Similarities are found in sculpture fabrication/foundry and jewelry metalsmithing/casting more than people give credit for, and yet such strict distinction exists between the two. For both cases in lost wax casting, whether for the ring on your finger or the statue on the steps of your local city hall, the piece starts with an idea that’s transformed from concept to reality out of wax or burnable objects. In both cases the original is plaster coated, kiln fired, and melted metal is poured into the negative space. Early on saw that sculpture and jewelry were the same, interchangeable, with exception to size. The only difference between the two is that one form of art is heavier, more apt to be immobile and decorative, and that the other form is smaller, and more apt to be mobile and functional. Both art and jewelry are ultimately reflections or ourselves and our interests.

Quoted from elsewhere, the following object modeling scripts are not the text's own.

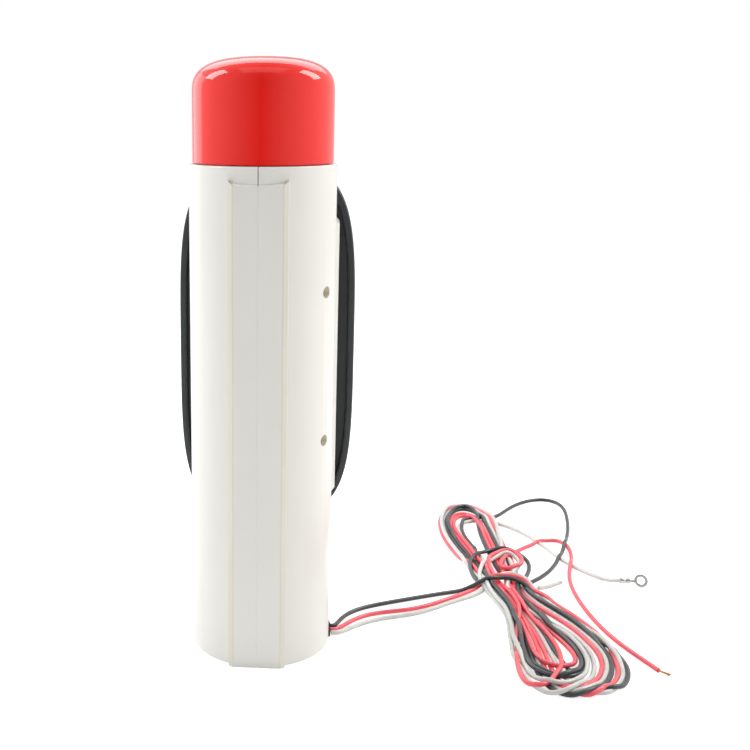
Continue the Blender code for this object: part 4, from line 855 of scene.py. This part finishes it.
def lathe(profile, segments=128, place=(0, 0, 0), axis=(0, 0, 1)):
    """A closed (radius, height) profile turned about an axis through a place."""
    shape = bmesh.new()
    ends = [shape.verts.new((radius, 0.0, height)) for radius, height in profile]
    sides = [shape.edges.new(pair) for pair in zip(ends, ends[1:] + ends[:1])
             if pair[0].co.x > 0 or pair[1].co.x > 0]
    bmesh.ops.spin(shape, geom=ends + sides, cent=(0, 0, 0), axis=(0, 0, 1), angle=2 * pi, steps=segments,
                   use_duplicate=False)
    bmesh.ops.remove_doubles(shape, verts=shape.verts, dist=0.0005 * MM)
    bmesh.ops.delete(shape, geom=[v for v in shape.verts if not v.link_faces], context="VERTS")
    bmesh.ops.recalc_face_normals(shape, faces=shape.faces)
    turn = Vector((0, 0, 1)).rotation_difference(Vector(axis)).to_matrix().to_4x4()
    bmesh.ops.transform(shape, verts=shape.verts, matrix=Matrix.Translation(place) @ turn)
    return shape


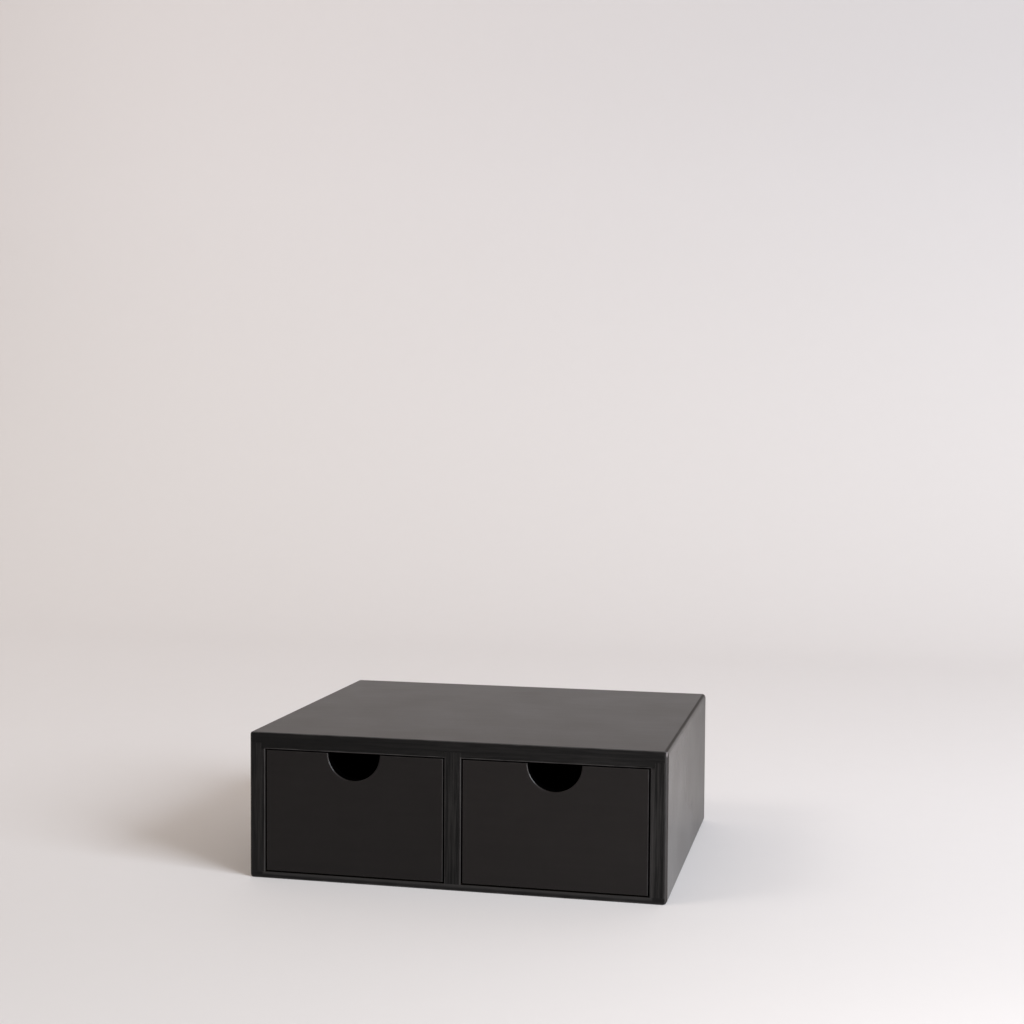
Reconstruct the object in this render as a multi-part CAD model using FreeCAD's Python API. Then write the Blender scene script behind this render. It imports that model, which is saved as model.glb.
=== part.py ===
import FreeCAD, Part
import os

# Monitor stand: a painted wooden box with two drawers side by side.
# Millimetres, +Z up, and the drawers open towards -Y.
# The origin is the centre of the footprint, on the surface that the stand rests on.

# Carcass
width = 300.0
depth = 250.0
height = 105.0
board = 12.0                      # thickness of the top, the sides and the divider
bottom_thickness = 4.5
back_thickness = 4.0
corner_round = 3.0                # outer corners, rounded after assembly
arris = 0.5                       # other edges of the carcass that show
tongue_thickness = 9.0            # outer part of a side's upper end, let into the top
joint_depth = 4.0                 # how far the sides and the divider are let into the top
back_lap = 6.0                    # how far the back panel laps over the boards that it is nailed to

# Drawers
front_thickness = 9.0
wall_thickness = 8.0              # sides and back
floor_thickness = 3.0
side_gap = 1.1                    # drawer to carcass, each side
top_gap = 0.85                    # drawer front to the top
under_gap = 1.1                   # drawer front to the bottom panel, on which the drawer's sides slide
side_drop = 4.0                   # sides end this far below the top of the front
back_drop = 6.0                   # back ends this far below the top of the sides
rabbet_depth = 4.5                # in the ends of the front, for the sides
groove_depth = 4.0                # in the front and the sides, for the drawer's bottom
groove_rise = 5.0                 # from the lower edge of the sides to the groove
groove_play = 0.2                 # groove height beyond the thickness of the drawer's bottom
groove_end_play = 0.3             # edge of the drawer's bottom to the end of its groove
notch_radius = 19.0               # half-round finger notch, centred on the front's upper edge
notch_ease = 0.7
front_ease = 0.4                  # edges of the drawer front that show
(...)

Many of my approaches towards size, content, display, and prints (the bronze limited edition work) goes against most mainstream ideas about traditional jewelry and overlaps with fine art. The way I show my work is also unconventional in terms of jewelry, which are presented on sculpture pedestals similar to those in museums and galleries, as opposed to jewelry cases. The presentation and display evolved from a tiny, velvet lined box to a hand blown, museum quality glass cloche dome and base, elevating the piece with an armature to have it float in mid air, denying the weighty piece the gravity it desires. Magnifying glasses near the pieces not only help guests and collectors see the detail clearly, but makes the experience between the art and the viewer more interactive and intimate, much like a museum exhibition. My work also equates to two dimensional art, in that the unique sterling silver Sculpturing is like an original painting, as an edition of Bronze Sculpturings are to limited edition prints of the same painting.
A fine art collection is in some ways, is a very private thing, inside gallery walls or a private collector’s home. Of course a jewelry collection is private as well, usually under lock and key, but has the option to be public and worn outside, traveling with it’s owner almost taking on a life of it’s own.